The following is a summary of “Incidence of asymptomatic catheter-related thrombosis in intensive care unit patients: a prospective cohort study,” published in the October 2023 issue of Critical Care by Abbruzzese et al.
Catheter-related thrombosis (CRT) incidence and risk factors vary widely in the literature due to study design and methodology differences. Researchers started a prospective study to assess the incidence, incidence rate (IR), cumulative incidence, and risk factors of asymptomatic CRT in non-oncologic Intensive Care Unit (ICU) patients.
They assessed CRT development daily through ultrasound screening. CRT IRs were calculated as the number of CRT events per catheter day (cd). The cumulative incidence of CRTs was estimated using Kalbfleisch and Prentice’s method. Used Poisson regression models to calculate IR ratios for risk factor analysis.
The results showed 203 patients included, 50 (25%, 95% CI 19–31) experienced CRT, with 52 (14%, 95% CI 11–18) catheters inserted leading to CRT development [with an incidence rate of 17.7 (13.5–23.2) CRTs per 1000*cd] within 5 [3–10] days of insertion. Most CRTs (88%) were partial and asymptomatic.

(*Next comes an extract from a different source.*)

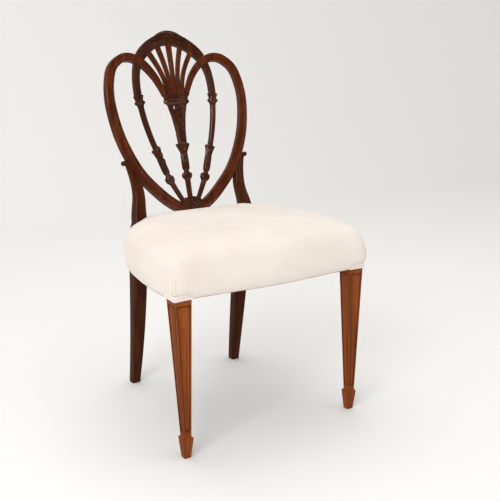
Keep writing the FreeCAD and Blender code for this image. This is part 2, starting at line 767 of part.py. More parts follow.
def build_back():
    """Every piece of the back above the seat, with the right-hand one of each pair, and its pegs."""
    base, side, lobe = make_heart()
    side_bar = make_side_bar()
    arch, limb = make_arch(lobe, side_bar)
    splat = make_splat(arch)
    rosette = cut_by(make_rosette(), base, splat)
    side_bar = cut_by(side_bar, rosette, splat, base)
    lobe = cut_by(lobe, splat)
    rear_leg = cut_by(make_rear_leg(), side)
    pegs = [
        heart_line.peg(heart_base_end, peg_width, peg_length),
        heart_line.peg(heart_side_end, peg_width, peg_length),
        arch_line.peg(arch_joint, peg_width * 0.7, peg_length * 1.4),
        side_bar_line.peg(0, peg_width * 0.7, peg_length),
    ]
    base = cut_by(base, splat, pegs[0], mirrored(pegs[0]))
    side, lobe, limb, side_bar = [cut_by(piece, *pegs) for piece in (side, lobe, limb, side_bar)]
    arch = cut_by(arch, pegs[2], mirrored(pegs[2]))
    single = {"shield_base": base, "crest_arch": arch, "centre_splat": splat, "base_rosette": rosette}
    paired = {"shield_side": side, "shield_lobe": lobe, "arch_limb": limb, "side_bar": side_bar}
    return single, paired, rear_leg, pegs


def main():
    os.makedirs("parts", exist_ok=True)
    single, paired, rear_leg, pegs = build_back()
    front_leg = make_front_leg()
    front, side, back = make_rails(front_leg, rear_leg)
    front_leg = cut_by(front_leg, front, side)
    rear_leg = cut_by(rear_leg, side, back)
    rails = (front, side, back)
    blocks = make_corner_blocks(rails, front_leg, rear_leg)
    legs = [front_leg, mirrored(front_leg), rear_leg, mirrored(rear_leg)]
    hessian, stuffing, wadding, cover = make_seat(legs, single["shield_base"])
    long_straps, cross_straps = make_webbing()
    dust_cover, tacks = make_dust_cover(legs)
    tacked = {"front_rail": front, "back_rail": back, "dust_cover": dust_cover}
    for tack in tacks:
        side = side.cut(tack)
        tacked = {name: piece.cut(tack) for name, piece in tacked.items()}
    single.update(tacked)
    single.update({
        "seat_hessian": hessian, "seat_stuffing": stuffing, "rail_wadding": wadding, "seat_cover": cover,
        "webbing_long": long_straps, "webbing_cross": cross_straps, "dust_cover_tacks": tacks,
        "back_pegs": pegs + [mirrored(peg) for peg in pegs],
    })
    paired.update({
        "front_leg": front_leg, "rear_leg": rear_leg, "side_rail": side, "front_block": blocks[0],
        "rear_block": blocks[1], "leg_piping": make_leg_piping(),
    })
    nodes = {}
    for name, piece in single.items():
        nodes[name] = piece if isinstance(piece, list) else [largest(piece)]
    for name, piece in paired.items():
        nodes[name + "_right"] = piece if isinstance(piece, list) else [largest(piece)]
        nodes[name + "_left"] = [mirrored(solid) for solid in nodes[name + "_right"]]
    shift = Vector(0, -middle_of(nodes["seat_cover"] + nodes["crest_arch"] + nodes["rear_leg_right"]), 0)
    print("moved back by", round(shift.y, 3))
    for name, solids in nodes.items():
        export(name, solids, shift)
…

Obesity and ECMO support emerged as patient-related protective factors [IRR) 0.24 (0.10–0.60), P=0.002 and 0.05 (0.01–0.50), P=0.011]. CRT incidence rates were higher in the internal jugular vein than in other sites [20.1 vs. 5.9 CRTs per 1000*cd, IRR 4.22 (1.22–14.63), P=0.023]. Catheter-related risk factors included the pulmonary artery catheter and left-side cannulation [IRR 4.24 (2.00–9.00), P< 0.001 vs. central venous catheters; IRR 2.69 (1.45–4.98), P=0.002 vs. right cannulation]. There was no statistically significant effect of the number of simultaneously inserted catheters [IRR 1.11 (0.64–1.94), P=0.708] and catheterization length [IRR 1.09 (0.97–1.22), P=0.155]. CRT patients had a longer ICU length of stay (20 [15–31] days vs. 6 [4–14] days, P<0.001), while no difference in mortality was observed.
Investigators concluded that CRTs, common and rarely symptomatic, may be affected by obesity, ECMO, PAC, IJV, and left-side positioning.